# Start of Information provided

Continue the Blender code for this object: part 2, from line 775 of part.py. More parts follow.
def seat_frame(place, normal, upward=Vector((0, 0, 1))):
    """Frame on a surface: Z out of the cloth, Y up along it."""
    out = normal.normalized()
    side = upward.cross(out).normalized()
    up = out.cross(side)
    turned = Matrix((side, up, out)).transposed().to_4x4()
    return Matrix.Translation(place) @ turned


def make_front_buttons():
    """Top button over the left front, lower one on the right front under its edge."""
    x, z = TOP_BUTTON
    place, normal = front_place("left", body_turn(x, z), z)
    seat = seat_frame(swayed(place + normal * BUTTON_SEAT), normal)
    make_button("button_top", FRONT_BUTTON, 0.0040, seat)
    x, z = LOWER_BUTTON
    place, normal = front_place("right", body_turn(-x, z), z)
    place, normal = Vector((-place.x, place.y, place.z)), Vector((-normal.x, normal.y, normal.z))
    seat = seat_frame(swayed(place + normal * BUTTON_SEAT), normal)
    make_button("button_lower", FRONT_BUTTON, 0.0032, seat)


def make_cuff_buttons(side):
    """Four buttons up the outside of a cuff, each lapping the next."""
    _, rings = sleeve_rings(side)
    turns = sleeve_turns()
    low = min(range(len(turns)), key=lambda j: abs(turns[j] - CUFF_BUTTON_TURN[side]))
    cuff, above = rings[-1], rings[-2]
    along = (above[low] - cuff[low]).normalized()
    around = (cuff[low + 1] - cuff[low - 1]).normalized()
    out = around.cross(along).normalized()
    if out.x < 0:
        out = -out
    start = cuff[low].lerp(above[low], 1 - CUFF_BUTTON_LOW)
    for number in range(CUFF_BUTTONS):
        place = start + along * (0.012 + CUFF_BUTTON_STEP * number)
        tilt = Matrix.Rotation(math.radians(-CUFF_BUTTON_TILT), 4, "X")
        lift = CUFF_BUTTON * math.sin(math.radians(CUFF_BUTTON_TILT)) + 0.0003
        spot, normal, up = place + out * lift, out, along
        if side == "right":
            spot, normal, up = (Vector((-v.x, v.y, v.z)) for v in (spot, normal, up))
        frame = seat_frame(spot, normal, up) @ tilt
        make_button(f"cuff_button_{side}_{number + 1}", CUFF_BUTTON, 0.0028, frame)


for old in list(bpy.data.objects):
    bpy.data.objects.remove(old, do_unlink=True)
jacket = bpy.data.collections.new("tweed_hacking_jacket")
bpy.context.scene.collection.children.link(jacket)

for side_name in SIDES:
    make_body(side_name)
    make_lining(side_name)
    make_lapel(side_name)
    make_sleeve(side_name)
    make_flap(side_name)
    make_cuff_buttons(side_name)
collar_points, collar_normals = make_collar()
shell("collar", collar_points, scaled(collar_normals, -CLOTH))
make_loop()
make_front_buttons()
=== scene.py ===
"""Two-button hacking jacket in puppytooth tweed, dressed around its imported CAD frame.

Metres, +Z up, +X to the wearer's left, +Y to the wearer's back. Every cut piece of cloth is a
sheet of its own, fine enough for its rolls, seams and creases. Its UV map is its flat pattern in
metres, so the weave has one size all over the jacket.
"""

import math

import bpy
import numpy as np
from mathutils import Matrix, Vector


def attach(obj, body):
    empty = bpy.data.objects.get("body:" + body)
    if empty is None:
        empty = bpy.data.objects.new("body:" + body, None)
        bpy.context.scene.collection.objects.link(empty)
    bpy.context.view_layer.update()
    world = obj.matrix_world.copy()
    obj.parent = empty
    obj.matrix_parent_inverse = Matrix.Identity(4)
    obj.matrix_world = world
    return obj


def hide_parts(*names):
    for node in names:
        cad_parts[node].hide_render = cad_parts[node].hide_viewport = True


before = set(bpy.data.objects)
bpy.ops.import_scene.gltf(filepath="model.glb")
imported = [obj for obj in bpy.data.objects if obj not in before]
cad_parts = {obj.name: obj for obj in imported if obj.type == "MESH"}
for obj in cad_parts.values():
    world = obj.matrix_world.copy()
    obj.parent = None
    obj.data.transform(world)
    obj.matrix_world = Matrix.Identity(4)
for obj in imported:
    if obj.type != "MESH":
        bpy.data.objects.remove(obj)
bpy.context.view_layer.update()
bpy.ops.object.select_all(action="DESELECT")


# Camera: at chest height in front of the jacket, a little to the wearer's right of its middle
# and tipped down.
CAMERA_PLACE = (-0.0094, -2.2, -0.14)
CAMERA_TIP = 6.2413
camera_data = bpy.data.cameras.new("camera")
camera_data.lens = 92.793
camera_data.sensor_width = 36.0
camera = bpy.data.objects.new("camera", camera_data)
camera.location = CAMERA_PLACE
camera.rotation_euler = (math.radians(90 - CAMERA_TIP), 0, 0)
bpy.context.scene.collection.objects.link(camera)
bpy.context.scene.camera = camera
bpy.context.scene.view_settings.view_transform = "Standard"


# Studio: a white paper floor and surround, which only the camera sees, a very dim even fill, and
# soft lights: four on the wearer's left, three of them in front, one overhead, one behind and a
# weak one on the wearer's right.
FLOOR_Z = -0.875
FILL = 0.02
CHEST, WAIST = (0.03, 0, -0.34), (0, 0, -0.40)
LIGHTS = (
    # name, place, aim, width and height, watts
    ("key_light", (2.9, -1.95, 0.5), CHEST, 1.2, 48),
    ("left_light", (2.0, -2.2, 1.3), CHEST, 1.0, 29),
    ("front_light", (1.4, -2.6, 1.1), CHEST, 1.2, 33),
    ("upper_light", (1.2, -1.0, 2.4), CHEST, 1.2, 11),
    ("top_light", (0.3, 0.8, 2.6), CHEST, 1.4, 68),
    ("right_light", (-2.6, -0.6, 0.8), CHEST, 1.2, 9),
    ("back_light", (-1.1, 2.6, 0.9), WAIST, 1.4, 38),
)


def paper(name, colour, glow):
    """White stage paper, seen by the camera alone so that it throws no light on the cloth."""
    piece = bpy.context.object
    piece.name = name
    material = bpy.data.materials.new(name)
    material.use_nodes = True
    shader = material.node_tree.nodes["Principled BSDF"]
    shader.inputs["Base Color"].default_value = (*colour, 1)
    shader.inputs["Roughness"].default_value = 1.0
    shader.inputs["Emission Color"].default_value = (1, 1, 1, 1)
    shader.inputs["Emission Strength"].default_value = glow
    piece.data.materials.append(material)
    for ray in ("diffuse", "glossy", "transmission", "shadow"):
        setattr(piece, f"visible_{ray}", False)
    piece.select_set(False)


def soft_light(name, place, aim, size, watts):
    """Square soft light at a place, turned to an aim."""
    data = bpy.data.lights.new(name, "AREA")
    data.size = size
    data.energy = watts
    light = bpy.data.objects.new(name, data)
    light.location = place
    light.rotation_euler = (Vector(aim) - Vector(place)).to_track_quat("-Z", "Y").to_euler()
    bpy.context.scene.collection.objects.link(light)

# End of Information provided
# Start of Information provided

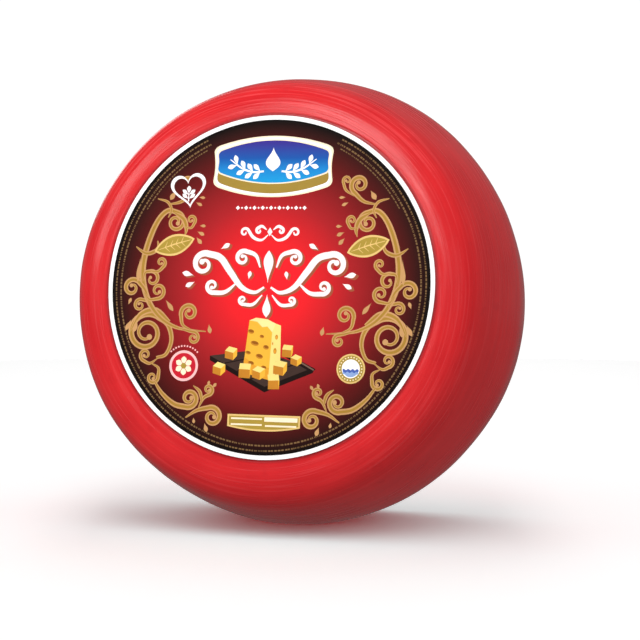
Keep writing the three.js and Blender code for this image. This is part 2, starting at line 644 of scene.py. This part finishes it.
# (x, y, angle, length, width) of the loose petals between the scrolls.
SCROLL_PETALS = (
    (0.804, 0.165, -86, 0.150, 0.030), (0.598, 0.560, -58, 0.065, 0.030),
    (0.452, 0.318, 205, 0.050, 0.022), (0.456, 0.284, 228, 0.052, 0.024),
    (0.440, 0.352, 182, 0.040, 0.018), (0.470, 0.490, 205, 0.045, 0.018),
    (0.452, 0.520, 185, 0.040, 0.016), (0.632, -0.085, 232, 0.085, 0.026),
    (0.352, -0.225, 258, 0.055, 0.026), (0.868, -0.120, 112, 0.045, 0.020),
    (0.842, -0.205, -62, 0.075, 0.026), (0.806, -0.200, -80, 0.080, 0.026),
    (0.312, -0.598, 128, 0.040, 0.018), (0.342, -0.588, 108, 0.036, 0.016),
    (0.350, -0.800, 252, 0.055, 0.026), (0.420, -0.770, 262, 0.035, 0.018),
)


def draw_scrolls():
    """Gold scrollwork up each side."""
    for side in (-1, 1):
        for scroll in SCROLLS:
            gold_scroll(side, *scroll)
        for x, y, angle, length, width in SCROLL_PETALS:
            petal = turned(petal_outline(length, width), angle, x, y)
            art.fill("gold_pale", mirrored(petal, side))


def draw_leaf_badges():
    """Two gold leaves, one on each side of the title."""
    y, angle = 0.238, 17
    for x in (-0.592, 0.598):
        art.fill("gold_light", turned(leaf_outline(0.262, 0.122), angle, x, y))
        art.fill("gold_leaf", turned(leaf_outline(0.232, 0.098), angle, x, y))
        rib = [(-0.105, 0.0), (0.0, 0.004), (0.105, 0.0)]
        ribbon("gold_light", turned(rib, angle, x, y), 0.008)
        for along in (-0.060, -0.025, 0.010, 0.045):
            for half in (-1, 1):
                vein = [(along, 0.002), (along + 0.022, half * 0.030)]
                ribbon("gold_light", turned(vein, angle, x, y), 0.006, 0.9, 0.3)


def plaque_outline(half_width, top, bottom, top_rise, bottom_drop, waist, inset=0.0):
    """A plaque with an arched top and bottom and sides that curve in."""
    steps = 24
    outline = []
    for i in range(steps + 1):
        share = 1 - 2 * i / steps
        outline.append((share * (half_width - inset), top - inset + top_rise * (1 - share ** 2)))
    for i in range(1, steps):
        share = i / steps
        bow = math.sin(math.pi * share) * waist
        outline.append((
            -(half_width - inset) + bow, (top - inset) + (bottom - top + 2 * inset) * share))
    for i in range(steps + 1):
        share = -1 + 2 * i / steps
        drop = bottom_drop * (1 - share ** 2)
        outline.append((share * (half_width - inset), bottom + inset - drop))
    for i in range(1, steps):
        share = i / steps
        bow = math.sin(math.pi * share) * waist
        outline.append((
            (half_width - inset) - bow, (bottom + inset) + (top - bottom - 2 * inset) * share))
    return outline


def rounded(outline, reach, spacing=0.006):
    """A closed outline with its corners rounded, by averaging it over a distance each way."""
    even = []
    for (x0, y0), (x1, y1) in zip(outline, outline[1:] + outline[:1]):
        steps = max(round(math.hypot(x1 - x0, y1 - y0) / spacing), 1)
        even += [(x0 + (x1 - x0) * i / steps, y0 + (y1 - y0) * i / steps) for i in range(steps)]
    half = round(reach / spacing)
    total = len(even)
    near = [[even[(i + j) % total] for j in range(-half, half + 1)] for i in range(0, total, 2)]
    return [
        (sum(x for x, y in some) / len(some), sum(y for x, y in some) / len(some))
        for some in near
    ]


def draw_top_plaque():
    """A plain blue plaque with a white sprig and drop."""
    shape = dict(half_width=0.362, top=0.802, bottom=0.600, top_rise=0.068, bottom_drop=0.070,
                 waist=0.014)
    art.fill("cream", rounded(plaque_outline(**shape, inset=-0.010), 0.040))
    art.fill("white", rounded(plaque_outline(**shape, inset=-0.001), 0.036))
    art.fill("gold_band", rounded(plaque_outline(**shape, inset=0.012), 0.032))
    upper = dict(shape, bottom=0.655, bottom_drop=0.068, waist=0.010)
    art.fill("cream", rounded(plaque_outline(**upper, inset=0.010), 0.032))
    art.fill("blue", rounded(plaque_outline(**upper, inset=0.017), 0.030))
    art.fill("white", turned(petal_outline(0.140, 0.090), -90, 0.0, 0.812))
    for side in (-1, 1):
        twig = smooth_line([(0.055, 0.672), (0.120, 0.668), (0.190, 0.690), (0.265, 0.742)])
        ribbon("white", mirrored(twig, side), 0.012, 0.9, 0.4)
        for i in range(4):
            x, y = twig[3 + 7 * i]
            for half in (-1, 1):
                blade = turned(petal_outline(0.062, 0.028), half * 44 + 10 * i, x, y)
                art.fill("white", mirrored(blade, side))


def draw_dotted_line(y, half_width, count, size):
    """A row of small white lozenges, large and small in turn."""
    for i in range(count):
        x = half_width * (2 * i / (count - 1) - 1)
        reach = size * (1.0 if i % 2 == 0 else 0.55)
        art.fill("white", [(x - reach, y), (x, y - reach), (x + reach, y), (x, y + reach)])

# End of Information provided
# Start of Information provided

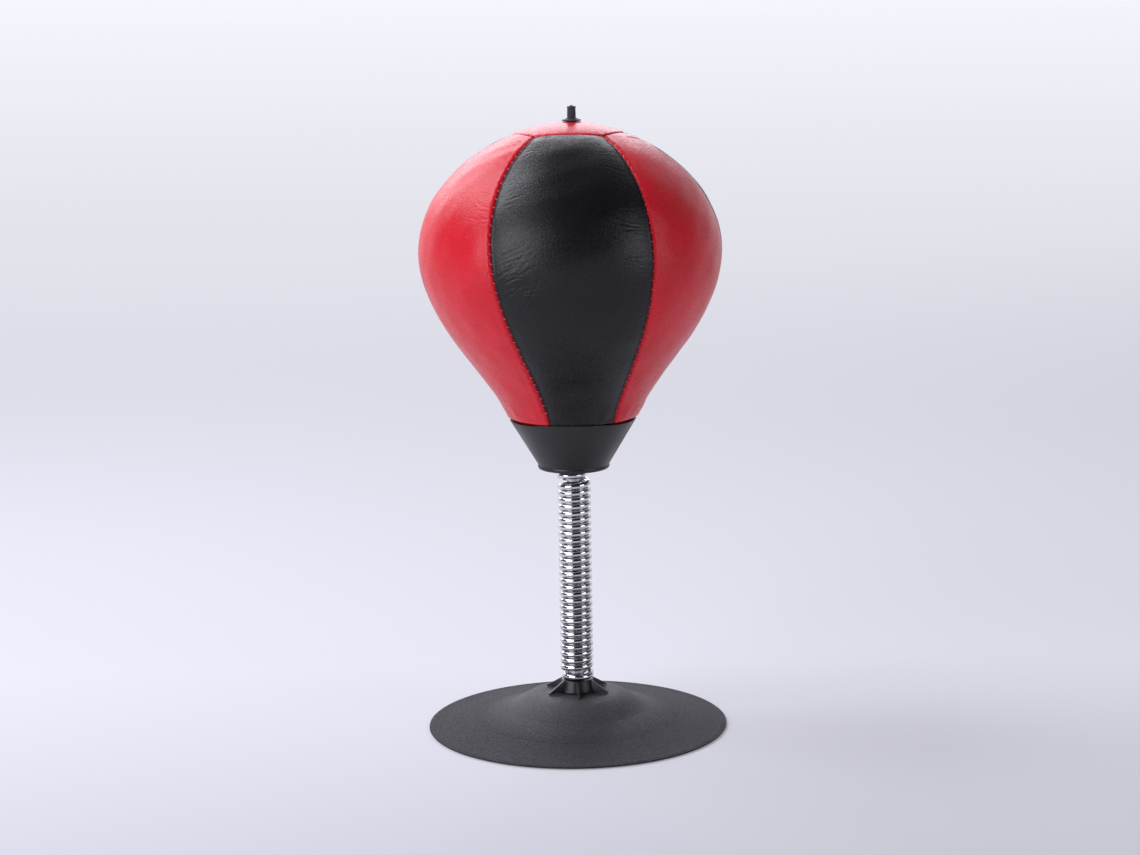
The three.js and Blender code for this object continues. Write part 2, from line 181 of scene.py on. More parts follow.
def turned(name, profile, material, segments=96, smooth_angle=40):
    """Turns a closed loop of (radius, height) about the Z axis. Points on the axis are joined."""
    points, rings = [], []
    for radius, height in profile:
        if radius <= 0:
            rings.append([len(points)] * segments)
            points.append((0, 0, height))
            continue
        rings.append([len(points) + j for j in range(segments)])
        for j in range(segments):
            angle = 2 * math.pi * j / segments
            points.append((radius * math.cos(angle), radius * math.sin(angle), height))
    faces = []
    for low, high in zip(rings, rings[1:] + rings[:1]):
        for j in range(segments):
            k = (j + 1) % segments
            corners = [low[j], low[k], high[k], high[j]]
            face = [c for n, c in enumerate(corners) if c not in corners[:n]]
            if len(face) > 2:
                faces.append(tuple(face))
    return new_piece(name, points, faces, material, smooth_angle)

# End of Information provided

What you should do — Say, as a bare number, how many lines in the entries above include the string "update".

Exercise answer — 2